** begin **
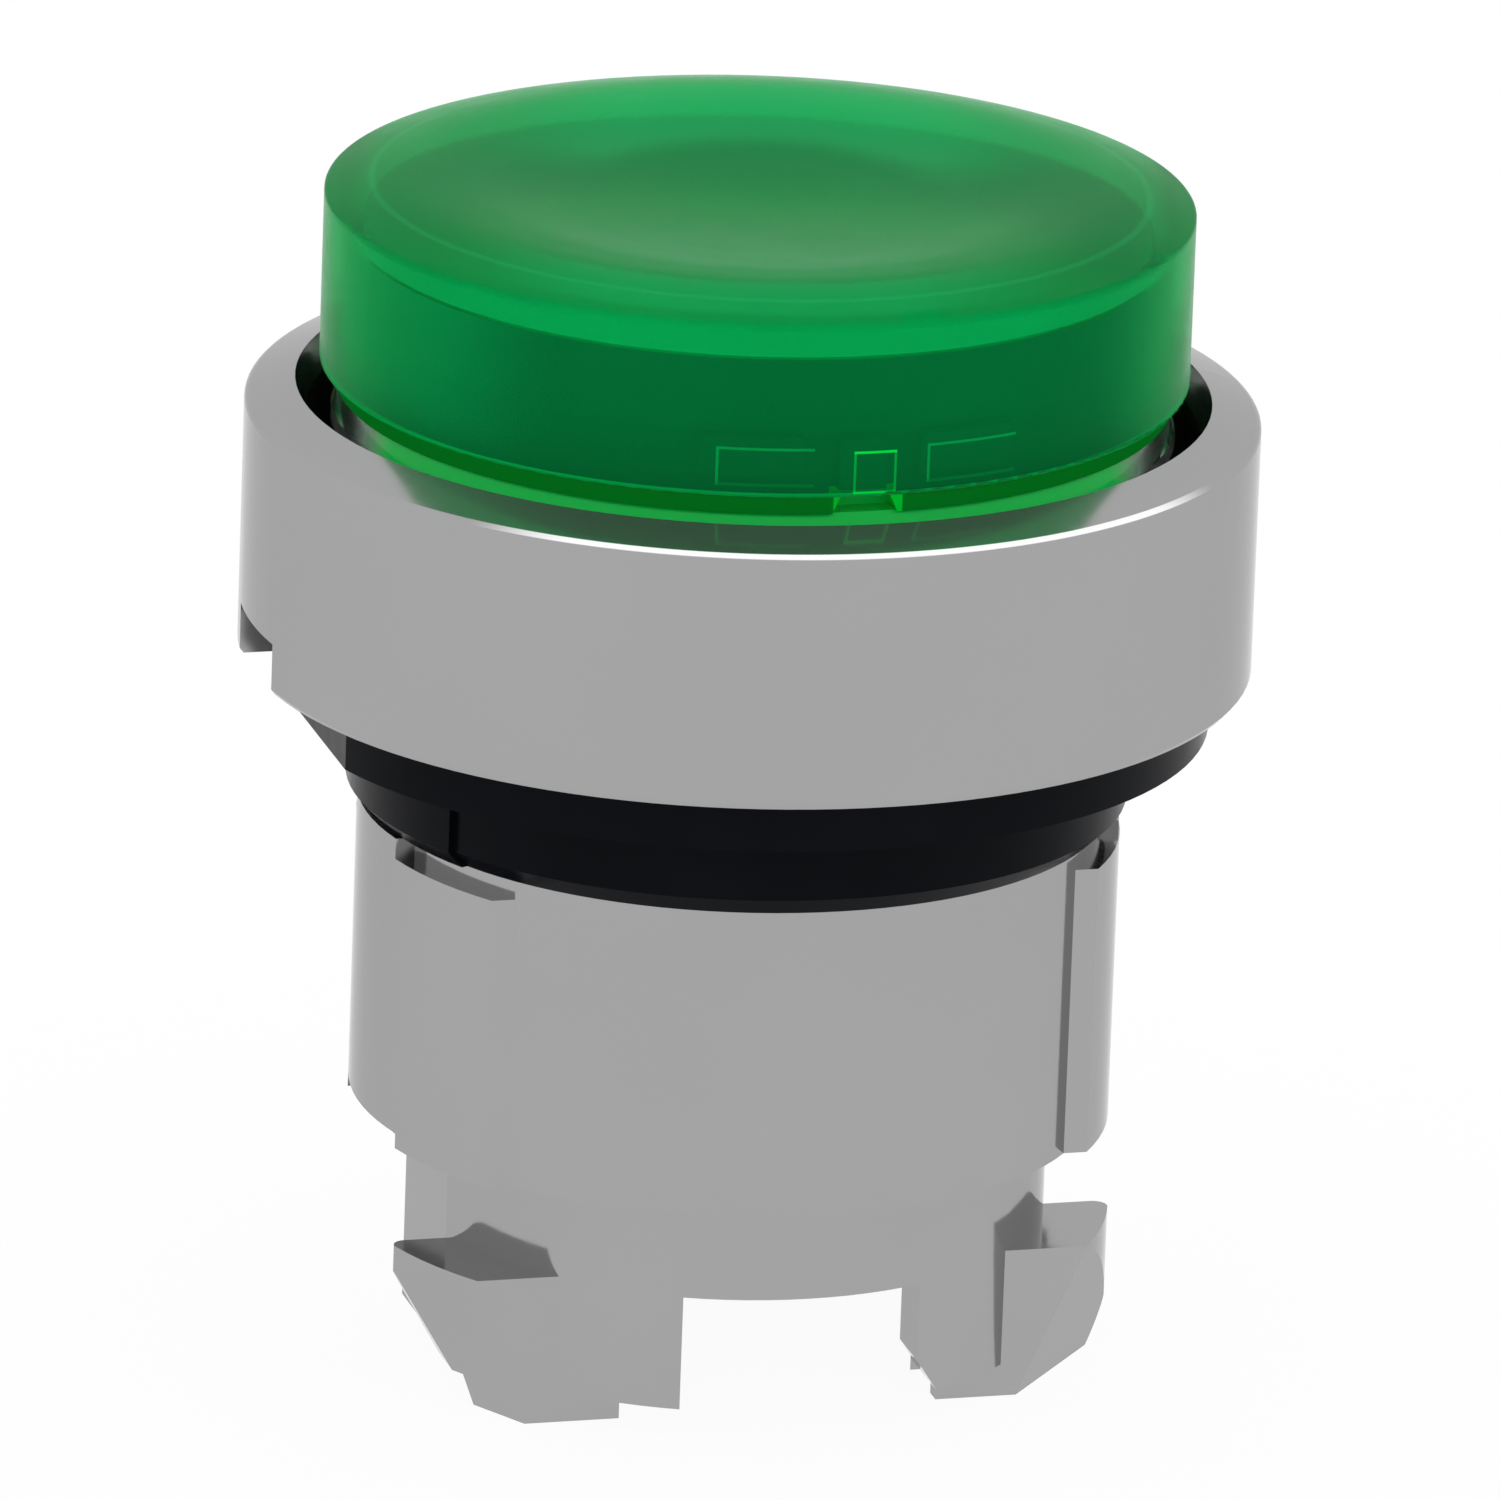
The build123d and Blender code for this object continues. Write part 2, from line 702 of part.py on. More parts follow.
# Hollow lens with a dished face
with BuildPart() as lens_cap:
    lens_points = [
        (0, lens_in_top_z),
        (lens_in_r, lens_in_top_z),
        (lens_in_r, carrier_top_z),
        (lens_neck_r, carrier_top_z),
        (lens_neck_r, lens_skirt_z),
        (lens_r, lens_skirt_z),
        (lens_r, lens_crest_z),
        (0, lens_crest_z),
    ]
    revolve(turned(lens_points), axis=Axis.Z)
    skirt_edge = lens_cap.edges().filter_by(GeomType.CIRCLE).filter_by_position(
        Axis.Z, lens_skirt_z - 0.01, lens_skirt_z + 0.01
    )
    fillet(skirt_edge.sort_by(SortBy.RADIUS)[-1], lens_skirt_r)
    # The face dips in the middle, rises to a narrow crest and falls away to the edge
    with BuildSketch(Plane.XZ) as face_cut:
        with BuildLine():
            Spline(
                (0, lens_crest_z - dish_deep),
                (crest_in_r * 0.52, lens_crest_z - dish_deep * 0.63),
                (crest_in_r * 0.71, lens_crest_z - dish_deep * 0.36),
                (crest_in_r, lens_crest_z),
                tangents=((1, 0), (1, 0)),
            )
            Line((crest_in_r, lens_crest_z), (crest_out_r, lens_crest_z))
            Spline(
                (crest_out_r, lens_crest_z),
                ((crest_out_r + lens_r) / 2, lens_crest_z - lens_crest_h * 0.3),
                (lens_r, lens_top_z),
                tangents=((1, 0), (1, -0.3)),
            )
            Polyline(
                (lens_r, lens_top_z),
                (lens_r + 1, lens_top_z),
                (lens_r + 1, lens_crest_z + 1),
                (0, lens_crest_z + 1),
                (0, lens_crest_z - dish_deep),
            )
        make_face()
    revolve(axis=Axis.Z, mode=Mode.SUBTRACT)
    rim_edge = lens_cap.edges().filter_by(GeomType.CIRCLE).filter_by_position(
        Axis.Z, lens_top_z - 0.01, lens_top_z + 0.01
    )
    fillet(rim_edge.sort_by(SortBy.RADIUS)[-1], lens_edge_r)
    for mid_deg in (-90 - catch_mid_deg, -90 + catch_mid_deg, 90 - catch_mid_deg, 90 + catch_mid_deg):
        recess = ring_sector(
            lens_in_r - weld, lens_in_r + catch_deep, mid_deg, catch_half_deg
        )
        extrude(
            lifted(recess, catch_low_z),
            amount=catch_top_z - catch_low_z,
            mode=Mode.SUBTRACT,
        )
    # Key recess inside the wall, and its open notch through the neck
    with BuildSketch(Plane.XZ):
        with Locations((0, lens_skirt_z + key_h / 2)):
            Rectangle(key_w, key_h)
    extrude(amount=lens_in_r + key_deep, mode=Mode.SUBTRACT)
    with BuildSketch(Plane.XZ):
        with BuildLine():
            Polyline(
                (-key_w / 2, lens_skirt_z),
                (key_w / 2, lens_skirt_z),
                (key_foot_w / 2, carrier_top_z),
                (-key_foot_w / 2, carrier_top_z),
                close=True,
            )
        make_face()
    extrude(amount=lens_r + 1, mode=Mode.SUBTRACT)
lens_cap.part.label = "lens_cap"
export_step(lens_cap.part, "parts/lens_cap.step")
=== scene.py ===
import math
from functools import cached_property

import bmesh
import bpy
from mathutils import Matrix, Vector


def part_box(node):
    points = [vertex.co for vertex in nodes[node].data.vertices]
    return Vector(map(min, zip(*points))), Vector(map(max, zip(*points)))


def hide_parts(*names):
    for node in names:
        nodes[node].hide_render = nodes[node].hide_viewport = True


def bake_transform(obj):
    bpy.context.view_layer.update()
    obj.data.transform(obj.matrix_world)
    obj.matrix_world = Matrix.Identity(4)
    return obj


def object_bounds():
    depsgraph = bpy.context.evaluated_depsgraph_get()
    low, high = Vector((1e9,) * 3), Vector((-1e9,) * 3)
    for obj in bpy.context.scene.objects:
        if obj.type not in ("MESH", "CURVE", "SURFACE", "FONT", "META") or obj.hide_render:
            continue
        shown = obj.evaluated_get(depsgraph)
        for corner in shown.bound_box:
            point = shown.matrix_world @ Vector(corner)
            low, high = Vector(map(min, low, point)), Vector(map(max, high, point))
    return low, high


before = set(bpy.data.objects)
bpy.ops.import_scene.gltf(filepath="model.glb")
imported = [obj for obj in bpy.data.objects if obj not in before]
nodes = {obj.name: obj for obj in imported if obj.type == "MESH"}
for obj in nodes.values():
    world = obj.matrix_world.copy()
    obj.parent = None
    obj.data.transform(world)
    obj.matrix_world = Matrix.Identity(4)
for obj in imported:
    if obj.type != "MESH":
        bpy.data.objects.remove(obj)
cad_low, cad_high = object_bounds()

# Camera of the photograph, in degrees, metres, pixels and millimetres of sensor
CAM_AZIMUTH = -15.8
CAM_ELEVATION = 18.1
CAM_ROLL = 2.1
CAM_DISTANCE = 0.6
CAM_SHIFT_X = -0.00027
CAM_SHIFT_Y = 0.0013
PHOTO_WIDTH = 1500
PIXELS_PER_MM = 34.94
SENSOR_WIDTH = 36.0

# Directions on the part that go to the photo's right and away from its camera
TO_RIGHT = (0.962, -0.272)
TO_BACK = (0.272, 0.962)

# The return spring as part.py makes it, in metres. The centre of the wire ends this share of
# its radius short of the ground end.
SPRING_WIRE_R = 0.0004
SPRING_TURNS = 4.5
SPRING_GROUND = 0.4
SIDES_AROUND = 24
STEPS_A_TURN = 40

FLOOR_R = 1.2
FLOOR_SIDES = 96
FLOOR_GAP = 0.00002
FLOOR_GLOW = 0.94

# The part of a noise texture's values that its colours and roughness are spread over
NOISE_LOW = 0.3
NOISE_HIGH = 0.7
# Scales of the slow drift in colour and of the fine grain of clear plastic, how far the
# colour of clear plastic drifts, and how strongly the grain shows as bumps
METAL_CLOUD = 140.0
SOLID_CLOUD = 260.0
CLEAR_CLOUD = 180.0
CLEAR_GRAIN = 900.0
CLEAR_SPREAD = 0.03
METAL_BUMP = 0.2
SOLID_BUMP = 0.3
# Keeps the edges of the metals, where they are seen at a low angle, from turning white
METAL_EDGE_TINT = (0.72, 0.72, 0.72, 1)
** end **
** begin **
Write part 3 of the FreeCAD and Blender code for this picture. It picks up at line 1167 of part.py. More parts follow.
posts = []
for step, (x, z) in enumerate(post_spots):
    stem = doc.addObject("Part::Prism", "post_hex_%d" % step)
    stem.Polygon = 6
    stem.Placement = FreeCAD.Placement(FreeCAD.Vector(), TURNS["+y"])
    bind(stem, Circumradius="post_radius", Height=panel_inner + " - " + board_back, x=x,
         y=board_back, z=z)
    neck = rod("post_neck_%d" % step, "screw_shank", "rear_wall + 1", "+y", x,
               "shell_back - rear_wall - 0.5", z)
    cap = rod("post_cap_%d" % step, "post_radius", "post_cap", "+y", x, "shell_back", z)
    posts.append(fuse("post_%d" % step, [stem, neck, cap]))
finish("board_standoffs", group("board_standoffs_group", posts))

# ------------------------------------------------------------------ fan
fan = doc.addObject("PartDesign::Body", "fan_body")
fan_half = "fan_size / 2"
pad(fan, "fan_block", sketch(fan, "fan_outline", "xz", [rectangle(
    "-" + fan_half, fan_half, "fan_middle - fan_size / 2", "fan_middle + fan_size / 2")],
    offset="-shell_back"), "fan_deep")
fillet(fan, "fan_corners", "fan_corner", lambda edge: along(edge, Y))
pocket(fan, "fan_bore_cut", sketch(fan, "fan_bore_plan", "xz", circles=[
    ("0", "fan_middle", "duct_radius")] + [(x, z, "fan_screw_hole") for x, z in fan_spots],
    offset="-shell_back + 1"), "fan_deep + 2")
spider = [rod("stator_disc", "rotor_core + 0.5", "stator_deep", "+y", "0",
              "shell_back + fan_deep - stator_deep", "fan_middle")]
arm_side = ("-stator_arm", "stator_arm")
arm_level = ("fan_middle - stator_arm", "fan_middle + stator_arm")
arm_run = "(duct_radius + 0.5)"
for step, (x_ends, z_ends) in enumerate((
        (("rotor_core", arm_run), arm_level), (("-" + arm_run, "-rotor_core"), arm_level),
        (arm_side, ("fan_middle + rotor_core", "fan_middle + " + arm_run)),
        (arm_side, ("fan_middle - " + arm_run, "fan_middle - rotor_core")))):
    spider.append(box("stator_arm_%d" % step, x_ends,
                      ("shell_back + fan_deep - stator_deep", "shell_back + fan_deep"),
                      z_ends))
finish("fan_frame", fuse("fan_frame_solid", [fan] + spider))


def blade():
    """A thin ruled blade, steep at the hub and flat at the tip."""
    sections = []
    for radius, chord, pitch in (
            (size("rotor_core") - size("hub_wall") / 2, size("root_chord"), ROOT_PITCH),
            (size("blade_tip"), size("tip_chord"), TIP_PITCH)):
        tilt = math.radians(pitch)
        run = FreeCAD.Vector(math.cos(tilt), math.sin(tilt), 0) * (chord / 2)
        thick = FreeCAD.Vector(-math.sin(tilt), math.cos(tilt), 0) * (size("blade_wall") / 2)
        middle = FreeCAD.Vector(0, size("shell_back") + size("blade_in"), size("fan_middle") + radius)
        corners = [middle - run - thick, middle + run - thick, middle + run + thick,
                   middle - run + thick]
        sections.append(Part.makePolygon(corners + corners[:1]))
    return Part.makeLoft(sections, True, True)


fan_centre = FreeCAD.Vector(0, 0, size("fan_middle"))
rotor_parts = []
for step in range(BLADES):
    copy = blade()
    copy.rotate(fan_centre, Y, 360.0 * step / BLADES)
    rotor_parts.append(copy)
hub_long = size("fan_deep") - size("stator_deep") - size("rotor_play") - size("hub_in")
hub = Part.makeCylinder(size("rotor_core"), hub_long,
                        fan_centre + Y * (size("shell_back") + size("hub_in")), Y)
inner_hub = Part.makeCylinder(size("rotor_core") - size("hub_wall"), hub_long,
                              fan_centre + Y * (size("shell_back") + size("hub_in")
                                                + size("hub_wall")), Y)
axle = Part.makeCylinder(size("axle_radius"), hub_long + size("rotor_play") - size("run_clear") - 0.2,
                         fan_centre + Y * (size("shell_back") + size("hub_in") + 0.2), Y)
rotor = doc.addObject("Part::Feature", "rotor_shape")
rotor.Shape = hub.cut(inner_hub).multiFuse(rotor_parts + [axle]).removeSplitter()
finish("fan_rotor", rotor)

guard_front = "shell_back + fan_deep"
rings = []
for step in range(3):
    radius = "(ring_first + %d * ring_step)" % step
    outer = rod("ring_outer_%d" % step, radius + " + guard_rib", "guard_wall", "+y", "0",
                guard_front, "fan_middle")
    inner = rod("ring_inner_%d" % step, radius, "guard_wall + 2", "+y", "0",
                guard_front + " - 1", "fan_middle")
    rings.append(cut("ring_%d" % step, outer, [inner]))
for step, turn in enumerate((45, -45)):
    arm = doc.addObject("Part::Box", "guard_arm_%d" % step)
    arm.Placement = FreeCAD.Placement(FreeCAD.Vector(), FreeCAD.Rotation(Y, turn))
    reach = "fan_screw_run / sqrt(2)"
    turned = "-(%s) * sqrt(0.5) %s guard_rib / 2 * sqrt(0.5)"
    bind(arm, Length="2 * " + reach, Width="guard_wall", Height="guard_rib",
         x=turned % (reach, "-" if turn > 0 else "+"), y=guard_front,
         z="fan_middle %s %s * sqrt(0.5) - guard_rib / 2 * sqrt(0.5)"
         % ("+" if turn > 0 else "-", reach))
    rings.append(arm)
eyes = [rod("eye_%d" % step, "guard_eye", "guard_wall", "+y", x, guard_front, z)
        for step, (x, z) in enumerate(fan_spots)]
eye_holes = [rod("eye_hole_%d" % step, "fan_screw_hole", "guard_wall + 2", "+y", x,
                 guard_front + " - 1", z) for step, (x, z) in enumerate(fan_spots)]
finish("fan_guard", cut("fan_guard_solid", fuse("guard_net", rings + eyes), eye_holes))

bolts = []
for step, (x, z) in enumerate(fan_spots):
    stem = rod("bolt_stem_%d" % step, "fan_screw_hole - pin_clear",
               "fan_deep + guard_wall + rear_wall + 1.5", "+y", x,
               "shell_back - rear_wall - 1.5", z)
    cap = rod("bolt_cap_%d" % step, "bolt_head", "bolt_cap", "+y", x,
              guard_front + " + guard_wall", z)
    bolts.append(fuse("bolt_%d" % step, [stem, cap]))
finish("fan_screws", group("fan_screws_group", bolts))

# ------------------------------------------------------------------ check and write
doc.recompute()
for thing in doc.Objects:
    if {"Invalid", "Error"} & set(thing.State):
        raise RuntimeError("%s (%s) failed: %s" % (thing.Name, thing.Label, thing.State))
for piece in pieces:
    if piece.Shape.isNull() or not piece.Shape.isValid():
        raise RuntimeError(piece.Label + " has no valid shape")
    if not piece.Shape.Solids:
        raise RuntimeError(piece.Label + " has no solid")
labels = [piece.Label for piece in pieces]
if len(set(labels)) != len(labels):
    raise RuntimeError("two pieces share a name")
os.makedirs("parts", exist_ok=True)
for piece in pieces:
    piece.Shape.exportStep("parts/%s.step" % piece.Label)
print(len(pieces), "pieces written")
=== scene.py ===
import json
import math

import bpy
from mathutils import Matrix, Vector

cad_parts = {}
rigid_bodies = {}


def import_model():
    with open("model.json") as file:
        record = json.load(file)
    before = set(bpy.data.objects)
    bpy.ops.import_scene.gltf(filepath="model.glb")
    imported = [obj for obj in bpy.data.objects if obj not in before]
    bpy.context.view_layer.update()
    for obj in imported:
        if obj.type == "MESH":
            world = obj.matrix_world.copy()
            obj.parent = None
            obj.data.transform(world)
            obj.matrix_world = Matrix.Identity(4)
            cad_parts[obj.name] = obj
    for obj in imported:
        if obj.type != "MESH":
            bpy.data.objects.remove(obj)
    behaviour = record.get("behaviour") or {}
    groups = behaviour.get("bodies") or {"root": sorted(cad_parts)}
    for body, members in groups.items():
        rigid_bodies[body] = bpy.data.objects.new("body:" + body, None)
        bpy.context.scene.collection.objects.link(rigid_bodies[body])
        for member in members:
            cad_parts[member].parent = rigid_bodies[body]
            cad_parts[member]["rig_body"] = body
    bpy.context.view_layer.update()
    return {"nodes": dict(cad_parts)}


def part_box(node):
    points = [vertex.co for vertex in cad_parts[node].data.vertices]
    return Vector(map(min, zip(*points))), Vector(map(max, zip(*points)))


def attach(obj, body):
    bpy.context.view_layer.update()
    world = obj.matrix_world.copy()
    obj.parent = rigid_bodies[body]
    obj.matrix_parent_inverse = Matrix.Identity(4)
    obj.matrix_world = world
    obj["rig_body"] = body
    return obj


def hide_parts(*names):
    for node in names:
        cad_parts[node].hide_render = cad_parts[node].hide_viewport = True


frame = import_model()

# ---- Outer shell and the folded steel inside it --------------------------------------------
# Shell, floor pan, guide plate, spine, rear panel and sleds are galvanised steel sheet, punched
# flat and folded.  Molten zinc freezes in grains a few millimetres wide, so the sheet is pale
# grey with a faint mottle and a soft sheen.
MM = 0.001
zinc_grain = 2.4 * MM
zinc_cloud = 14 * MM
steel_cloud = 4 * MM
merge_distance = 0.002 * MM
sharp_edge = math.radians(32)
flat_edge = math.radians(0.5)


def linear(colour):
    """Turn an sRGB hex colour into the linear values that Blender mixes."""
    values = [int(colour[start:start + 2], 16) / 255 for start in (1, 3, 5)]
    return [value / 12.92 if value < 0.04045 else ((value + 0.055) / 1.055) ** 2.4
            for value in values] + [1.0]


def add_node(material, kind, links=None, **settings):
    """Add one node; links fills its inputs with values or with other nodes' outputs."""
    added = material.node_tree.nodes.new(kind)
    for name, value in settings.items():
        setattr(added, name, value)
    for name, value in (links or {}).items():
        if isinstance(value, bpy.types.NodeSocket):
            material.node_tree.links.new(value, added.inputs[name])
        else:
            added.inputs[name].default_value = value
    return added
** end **
_Work instructions_
Count how many lines above carry the word "from". Only the number is required.

_Task answer_
6